Vaquita, a porpoise, and totoaba, a large species of fish, are both on the Appendix I of CITES that “includes species threatened with extinction and provides the greatest level of protection, including a prohibition on international commercial trade," the U.S. Fish & Wildlife Service’s website said. The totoaba could face extinction too due to insatiable demand for its swim bladder, valued at tens of thousands of dollars.

The U.S. was the first of 21 original countries to sign the Convention on International Trade in Endangered Species of Wild Fauna and Flora March 3, 1973, the U.S. Fish & Wildlife Service’s website said March 2. The signing came at the end of a three-week conference in Washington, D.C., in which 80 countries participated. 

More than 180 counties and the European Union have ratified the convention. The convention is implemented through the Endangered Species Act in the U.S., according to the FWS website.

FWS Director Martha Williams said being part of the U.S. delegation to the CITES CoP19 that it gave her insight into “how other nations and cultures value fish and wildlife species” and the importance of CITES’ success, according to a release.

“We are working to help every nation have what it needs to manage its wildlife trade to keep those celebrated species – and the ones most aren’t familiar with, like sea cucumbers – around for the benefit of future generations,” Williams said in the release. “Starting in 2018, we began providing financial assistance, in the form of scholarships for students representing areas with high biodiversity and limited capacity for wildlife management, to attend the CITES Masters Course offered at Spain’s Universidad Internacional de Andalucía.
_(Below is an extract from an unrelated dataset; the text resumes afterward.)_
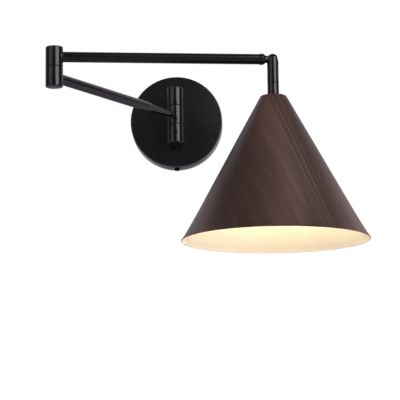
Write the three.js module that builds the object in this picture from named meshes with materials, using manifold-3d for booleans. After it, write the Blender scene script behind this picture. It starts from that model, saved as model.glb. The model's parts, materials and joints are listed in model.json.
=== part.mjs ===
// Swing arm wall sconce: a round wall canopy, a fixed post, two hinged arms and a tilting
// conical shade. Millimetres, +Z up. The wall is the plane y = 0 and the lamp stands out of
// it towards -Y. The origin is the centre of the mounting bracket's back, on the wall.
import * as THREE from 'three';
import { mergeVertices } from 'three/addons/utils/BufferGeometryUtils.js';
import Module from 'manifold-3d';

const wasm = await Module();
wasm.setup();

// Driving dimensions
const CANOPY = { radius: 58, depth: 28, sheet: 1.5, edge: 1.0 };
const BRACKET = { width: 24, sheet: 2.5, tabOuter: 53, tabDepth: 20, wallHoleZ: 41, wallHole: 9 };
const CANOPY_SCREW = { head: 3.5, headHeight: 2.2, shank: 2, length: 9, out: 13 }; // out of the wall
const EARTH_SCREW = { head: 3.2, headHeight: 2, shank: 1.9, length: 2, x: 7, z: 12 };
const SCREW_HOLE = 2.3; // radius of the holes that clear those screws
const TERMINAL = { width: 16, depth: 11, height: 9, z: -14, wire: 4, wireHole: 1.6, screwHole: 1.5 };
const STANDOFF = { radius: 6, bore: 4.3 };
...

"We have been able to support students from Latin America, the Caribbean, and, in partnership with the Department of the Interior's International Technical Assistance Program, Central and East Africa,” Williams added, according to the release.

Also, during CoP19, the U.S. proposed including “several North American turtle species in CITES Appendix II, a list of species that, although not necessarily threatened with extinction, may become so without trade regulation,” the U.S. Fish & Wildlife Service’s website said. The proposed species are common snapping turtle, alligator snapping turtle, three species of softshell turtles, four species of musk turtles and five species of broad-headed map turtles.

Submitted turtle proposals were adopted, and the new inclusions to CITES Appendix II went into effect Feb. 23, the website said.